Unos cuantos amigos del Jefe se habían reunido frente a su despacho, esperando a que llegara éste.
Rumbo
había emprendido una de sus habituales escapadas tras una perra en celo y yo me paseaba por el taller, triste y de mal humor porque mi compañero había vuelto a abandonarme. Me acerqué al grupo para ver si podía enterarme de algo interesante (o quizás en busca de un poco de cariño). Al verme, uno de ellos, un hombre joven, se agachó y dijo en tono afectuoso:
—Ven, chico, acércate.
Yo corrí hacia él, satisfecho de que se hubiera fijado en mí.
—¿Cómo te llamas? —me preguntó.
Yo no quería decirle que me llamaba Horacio, así que, en vez de responder, le lamí la mano.
—Veamos —dijo el hombre, examinando mi collar—. No llevas ningún nombre. Es preciso ponerte uno. —Se levantó, metió la mano en el bolsillo de su abrigo y sacó un pequeño paquete de caramelos. Yo comencé agitar el rabo mientras el joven sostenía un caramelo de menta frente a mi hocico. Me alcé sobre mis cuartos traseros, con la boca abierta, esperando que me lo diera. Él se echó a reír y me arrojó el caramelo, el cual atrapé con la lengua y me lo tragué antes de que mis cuartos traseros tocaran de nuevo el suelo. Luego apoyé las patas sobre su abrigo, pidiéndole educadamente otro caramelo. El joven se enojó por haberle manchado el abrigo de barro y me apartó bruscamente—. Si quieres otro tendrás que ganártelo. Anda, cógelo —dijo, arrojándome otro caramelo de menta.
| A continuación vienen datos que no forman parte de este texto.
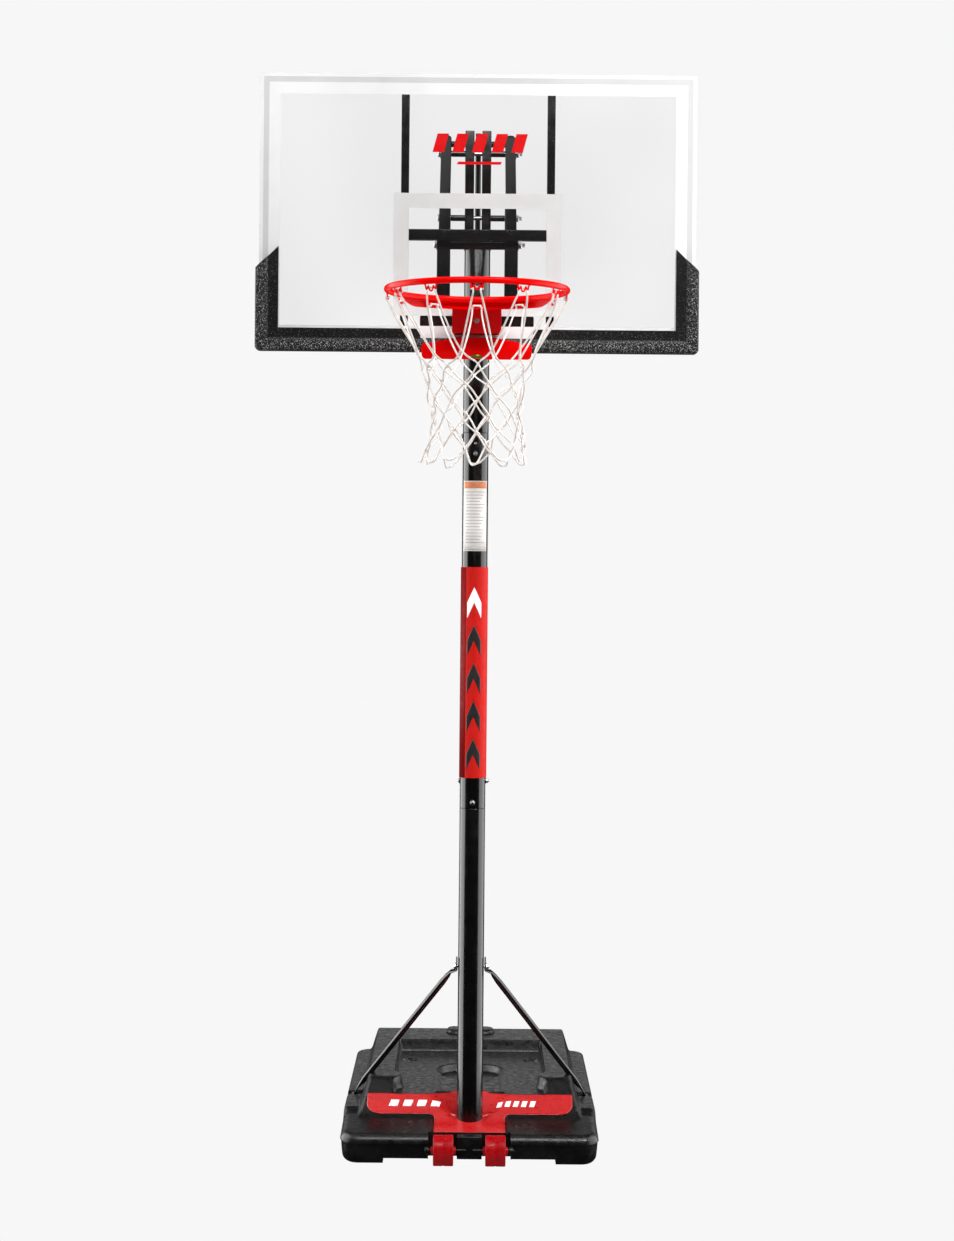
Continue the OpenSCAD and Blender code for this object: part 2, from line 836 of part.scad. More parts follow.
// ---------- Rim ----------
module rim_mount() {
    color([0.75, 0.02, 0.02]) place() difference() {
        union() {
            box([-mount_half, face_y - mount_t, mount_low], [mount_half, face_y, mount_high]);
            for (s = [-1, 1]) {
                along_x(s * mount_ear_x - 2, s * mount_ear_x + 2) polygon([
                    [face_y - 5, mount_low + 2], [pin_y - 8, mount_low + 2],
                    [pin_y - 8, pin_z + 8], [face_y - 5, pin_z + 18]
                ]);
            }
        }
        rod_x(-80, 80, pin_y, pin_z, pin_r);
        mount_bolt_holes(face_y - 7, face_y + 1);
    }
}

module rim_mount_bolts() {
    color([0.75, 0.75, 0.77]) place() {
        mount_bolt_holes(face_y - mount_t, frame_y + 16);
        for (x = mount_bolt_x, z = mount_bolt_z) {
            rod_y(face_y - mount_t - 3, face_y - mount_t, x, z, 7);
            rod_y(frame_y + mount_t, frame_y + 2 * mount_t, x, z, 7);
        }
    }
}

module rim_pivot_pin() {
    color([0.75, 0.75, 0.77]) place() rod_x(-bracket_half - 3, bracket_half + 3, pin_y, pin_z, pin_r);
}

// Two torsion springs wound round the pivot pin
module rim_springs() {
    color([0.4, 0.4, 0.42]) place() for (s = [-1, 1]) {
        difference() {
            rod_x(s * 28 - 18, s * 28 + 18, pin_y, pin_z, pin_r + 3.5);
            rod_x(s * 28 - 19, s * 28 + 19, pin_y, pin_z, pin_r + 0.5);
        }
    }
}

module rim_bracket() {
    slope_in = 10;
    color([0.85, 0.02, 0.02]) place() difference() {
        along_x(-bracket_half, bracket_half) polygon([
            [bracket_back, bracket_low], [bracket_front + slope_in, bracket_low],
            [bracket_front, bracket_low + 30], [bracket_front, bracket_high], [bracket_back, bracket_high]
        ]);
        along_x(-bracket_half + bracket_wall, bracket_half - bracket_wall) polygon([
            [bracket_back + 1, bracket_low - 1], [bracket_front + slope_in + bracket_wall, bracket_low - 1],
            [bracket_front + bracket_wall, bracket_low + 30],
            [bracket_front + bracket_wall, bracket_high - bracket_wall],
            [bracket_back + 1, bracket_high - bracket_wall]
        ]);
        rod_x(-80, 80, pin_y, pin_z, pin_r + run_fit);
        rod_y(bracket_front - 1, bracket_front + 8, 0, bracket_bolt_z, 4);
    }
}

module rim_bracket_bolt() {
    color([0.75, 0.75, 0.77]) place() {
        rod_y(bracket_front, bracket_front + 22, 0, bracket_bolt_z, 4);
        rod_y(bracket_front - 4, bracket_front, 0, bracket_bolt_z, 7);
    }
}

// A flat crescent welded under the back of the ring, running back onto the bracket
module rim_gusset() {
    reach = 200;
    color([0.85, 0.02, 0.02]) place() translate([0, 0, bracket_high]) linear_extrude(gusset_t) difference() {
        polygon([
            [-reach, rim_y + 110], [reach, rim_y + 110], [reach, rim_y + 134],
            [bracket_half, bracket_front + 6], [bracket_half, bracket_back],
            [-bracket_half, bracket_back], [-bracket_half, bracket_front + 6], [-reach, rim_y + 134]
        ]);
        translate([0, rim_y]) circle(rim_r + 4);
    }
}

module rim_ring() {
    color([0.9, 0.02, 0.02]) place() translate([0, rim_y, rim_z]) {
        rotate_extrude() translate([rim_r, 0]) circle(rim_rod_r);
    }
}

module net_hooks() {
    color([0.85, 0.02, 0.02]) place() translate([0, rim_y, rim_z - rim_rod_r]) {
        for (i = [0 : hook_count - 1]) {
            rotate([0, 0, i * 360 / hook_count]) for (side = [-1, 1]) {
                translate([side * hook_r, -rim_r, 1]) rotate([-90, 0, 0]) {
                    rotate_extrude(angle = 180) translate([hook_r, 0]) circle(hook_wire_r);
                }
            }
        }
    }
}

// The net's outer shape: a thin open funnel with a waist
module net() {
    t = 1.5;
    top = rim_z - rim_rod_r - hook_r - 12;
    low = rim_height - 15 - net_length;
    shape = concat([[218, top]], net_waist, [[142, low]]);
    last = len(shape) - 1;
    color([0.95, 0.95, 0.93]) place() translate([0, rim_y, 0]) rotate_extrude() polygon(concat(
        shape, [for (i = [last : -1 : 0]) [shape[i][0] - t, shape[i][1]]]
    ));
}

// A folded plate under the rim that carries a round spirit level
module level_plate() {
    color([0.85, 0.02, 0.02]) place() difference() {
        intersection() {
            along_x(-plate_half, plate_half) polygon([
                [face_y - 16, plate_high], [face_y - 26, plate_high], [face_y - 30, plate_low + 22],
                [face_y - 22, plate_low], [face_y - 16, plate_low]
            ]);
            along_y(face_y - 40, face_y) polygon([
                [-plate_half + 8, plate_low], [plate_half - 8, plate_low], [plate_half, plate_low + 8],
                [plate_half, plate_high - 20], [plate_half - 8, plate_high - 18], [60, plate_high],
                [-60, plate_high], [-plate_half + 8, plate_high - 18], [-plate_half, plate_high - 20],
                [-plate_half, plate_low + 8]
            ]);
        }
        rod_y(face_y - 60, face_y - 20, 0, plate_low + 8, 11);
    }
}

module level_vial() {
    color([0.55, 0.6, 0.1]) place() intersection() {
        rod_y(face_y - 28, face_y - 20, 0, plate_low + 8, 11);
        box([-20, face_y - 60, plate_low], [20, face_y, plate_low + 30]);
    }
}

base_tank();
ballast();
fill_cap();
base_decal();
wheel_axles();
wheel_left();
wheel_right();
pole_lower();
pole_middle();
pole_upper();
pole_bolts();
pole_sleeve();
pole_label();
strut_left();
strut_right();
strut_bolt();
strut_foot_bolts();
pole_head();
pole_pivot_bolts();
pole_pivot_spacers();
lower_arm_left();
lower_arm_right();
upper_arm_left();
upper_arm_right();
arm_tie();
arm_caps();
adjuster_guide();
adjuster_rod();
lock_lever();
board_panel();
board_print();
frame_top();
frame_bottom();
frame_left();
frame_right();
frame_upright_left();
frame_upright_right();
frame_cross_bar();
back_plate();
channel_left();
channel_right();
board_pivot_bolts();
board_pivot_tubes();
edge_pad_bottom();
edge_pad_left();
edge_pad_right();
rim_mount();
rim_mount_bolts();
rim_pivot_pin();
rim_springs();
level_plate();
level_vial();
rim_bracket();
rim_bracket_bolt();
rim_gusset();
rim_ring();
net_hooks();
net();
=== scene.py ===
"""Portable basketball hoop: the detailed pieces, materials, studio and camera round the CAD frame."""
import math
import random

import bmesh
import bpy
import numpy as np
from mathutils import Matrix, Vector


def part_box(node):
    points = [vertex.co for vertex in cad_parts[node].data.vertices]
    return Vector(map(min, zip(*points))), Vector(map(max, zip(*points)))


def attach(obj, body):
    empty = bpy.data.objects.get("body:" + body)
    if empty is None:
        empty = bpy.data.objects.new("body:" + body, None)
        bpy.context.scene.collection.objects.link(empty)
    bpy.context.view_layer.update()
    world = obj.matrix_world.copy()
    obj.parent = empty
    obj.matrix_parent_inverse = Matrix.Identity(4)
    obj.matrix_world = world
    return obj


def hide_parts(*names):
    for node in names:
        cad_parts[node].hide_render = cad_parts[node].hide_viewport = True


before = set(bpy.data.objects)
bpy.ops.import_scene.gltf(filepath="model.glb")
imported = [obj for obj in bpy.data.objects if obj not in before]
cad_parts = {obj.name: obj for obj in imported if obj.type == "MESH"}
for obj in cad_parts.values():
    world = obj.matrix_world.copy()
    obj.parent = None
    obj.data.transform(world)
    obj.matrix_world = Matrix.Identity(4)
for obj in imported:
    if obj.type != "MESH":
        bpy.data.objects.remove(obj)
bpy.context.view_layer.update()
SCENE = bpy.context.scene

# ---------- Places taken from the frame, in metres ----------
POLE_LOW, POLE_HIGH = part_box("pole_lower")
POLE_Y = (POLE_LOW.y + POLE_HIGH.y) / 2
POLE_R = (POLE_HIGH.x - POLE_LOW.x) / 2
PANEL_LOW, PANEL_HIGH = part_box("board_panel")
RING_LOW, RING_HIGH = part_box("rim_ring")
ROD_R = (RING_HIGH.z - RING_LOW.z) / 2
RING_R = (RING_HIGH.x - RING_LOW.x) / 2 - ROD_R
RING = (RING_LOW + RING_HIGH) / 2
TANK_LOW, TANK_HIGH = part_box("base_tank")

# ---------- Camera ----------
IMAGE_H = 1241
SENSOR_MM = 36
FOCAL_PX = 2456
HORIZON_ABOVE_MIDDLE_PX = 56.5
LEFTWARD_PX = 2.4
CAMERA_HEIGHT = 1.734
CAMERA_TO_POLE = 7.260
CAMERA_ROLL = math.radians(-0.52)
FARTHEST_SEEN = 60


def make_camera():
    data = bpy.data.cameras.new("camera")
    camera = bpy.data.objects.new("camera", data)
    SCENE.collection.objects.link(camera)
    SCENE.camera = camera
    data.sensor_width = SENSOR_MM
    data.lens = SENSOR_MM * FOCAL_PX / IMAGE_H
    data.shift_y = -HORIZON_ABOVE_MIDDLE_PX / IMAGE_H
    data.shift_x = LEFTWARD_PX / IMAGE_H
    data.clip_end = FARTHEST_SEEN
    camera.location = (0.0, POLE_Y - CAMERA_TO_POLE, CAMERA_HEIGHT)
    camera.rotation_euler = (math.pi / 2, CAMERA_ROLL, 0)


make_camera()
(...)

Yo pegué un salto y lo atrapé en la boca. El joven soltó una carcajada y sus compañeros se volvieron para observarnos. Se hallaban apoyados en su flamante automóvil, con cara de aburridos. Llevaban el cuello del abrigo levantado para protegerse del frío y daban patadas en el suelo para entrar en calor.
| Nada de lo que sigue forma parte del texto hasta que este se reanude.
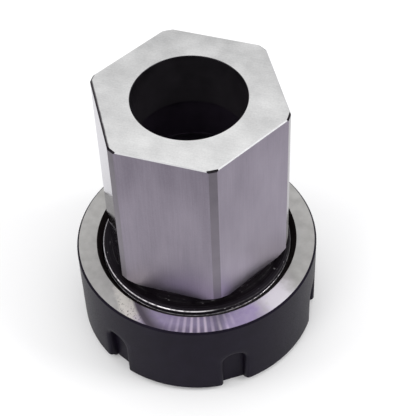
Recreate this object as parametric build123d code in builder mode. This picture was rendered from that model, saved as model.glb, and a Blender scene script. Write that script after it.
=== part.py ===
# Hexagonal collet block with its slotted clamping nut, for size 40 spring collets.
# Z is the collet axis. The nut's front face lies at Z = 0 and the block's rear face at the top.
# Two of the six flats face along Y. All lengths are in millimetres and all angles in degrees.
import os
from math import radians, tan
from build123d import *

os.makedirs("parts", exist_ok=True)

# Overall sizes
overall_height = 77.0
nut_height = 25.5

# Hexagon
across_flats = 43.4
flat_count = 6
corner_circle_d = 49.0
flats_above_nut = 3.2
corner_strip_above_nut = 4.4
rear_lead = 0.45
chamfer_crown = 0.02
flat_bevel = 0.25

# Rear bore and the hollow behind the socket
rear_bore_d = 28.0
rear_bore_depth = 15.4
rear_bore_chamfer = 0.15
hollow_d = 31.0

# Taper socket for the collet
collet_d = 41.0
socket_half_angle = 8.0
socket_depth = 38.0
socket_edge_chamfer = 0.5

# Thread, drawn as plain cylinders at its crests
thread_crest_d = 49.9
thread_fit = 0.05
thread_start_chamfer = 1.1
spigot_above_nut = 0.45
neck_depth = 2.85

# Gap between the block's front end and the lip inside the nut
end_gap = 1.0

# Nut, outside
nut_d = 63.0
nut_front_chamfer = 1.5
nut_back_chamfer = 0.5
nut_mouth_chamfer = 1.3

# Nut, inside
opening_d = 34.4
opening_chamfer = 0.5
opening_land = 1.1
cone_half_angle = 30.0
cone_mouth_inset = 0.2
rim_clearance = 0.25
rim_recess_width = 1.4
lip_bite = 0.6
lip_offset = 0.75
lip_width = 1.5
nut_relief_depth = 0.6
nut_relief_width = 2.5

# Spanner slots in the nut
slot_count = 6
slot_width = 6.0
slot_height = 13.9
slot_depth = 2.5
slot_overrun = 3.0
slot_edge_chamfer = 0.8
slot_angle = 4.6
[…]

—Arrójale otro caramelo, Lenny, a ver si lo atrapa —dijo uno de los hombres.
Lenny me arrojó otro caramelo y volví a atraparlo en el aire.
—Arrójalo desde más alto.
Lenny obedeció y yo atrapé de nuevo el caramelo.
—Eres un perro muy listo —dijo Lenny.
Yo estaba de acuerdo con él; lo cierto es que me sentía muy satisfecho de mí mismo. Lenny sostuvo otro caramelo entre el pulgar y el índice y yo me dispuse a repetir mi hazaña.
—Espera un momento, Lenny —dijo otro de sus compañeros—. Esta vez pónselo más difícil.
—¿Qué quieres que haga?
Los hombres reflexionaron unos instantes. Uno de ellos se fijó en un par de tazas de hojalata que había sobre la repisa de la ventana.
—Hazle el truco de los trileros —dijo.
—¡Venga, hombre! —protestó Lenny—. Es un perro.
—Anda, inténtalo.
Lenny se encogió de hombros y cogió las tazas que utilizaban los operarios del taller para tomarse una taza de té a media mañana. De todos modos, no creo que les hubiera importado que Lenny las utilizara con otros fines. Yo había notado que los empleados se mantenían alejados de los hombres con los que su Jefe hacía negocios. Lenny colocó las tazas boca abajo en el suelo, mientras yo le daba unos golpecitos con el hocico reclamando otro caramelo. Me apartó a un lado y uno de sus compañeros me sostuvo por el collar.
Lenny me mostró un caramelo, gesticulando de forma exagerada, y lo ocultó debajo de una de las tazas, mientras yo intentaba librarme de la mano que me sostenía.
Luego hizo una cosa muy extraña: colocó sus manos sobre las tazas y empezó a moverlas en círculos, sin despegarlas del suelo. Lo hizo lentamente, pero yo estaba aturdido. Al cabo de unos instantes se detuvo e indicó a su compañero que me soltara. Yo me precipité hacia delante y derribé la taza de la que emanaba un intenso olor a menta.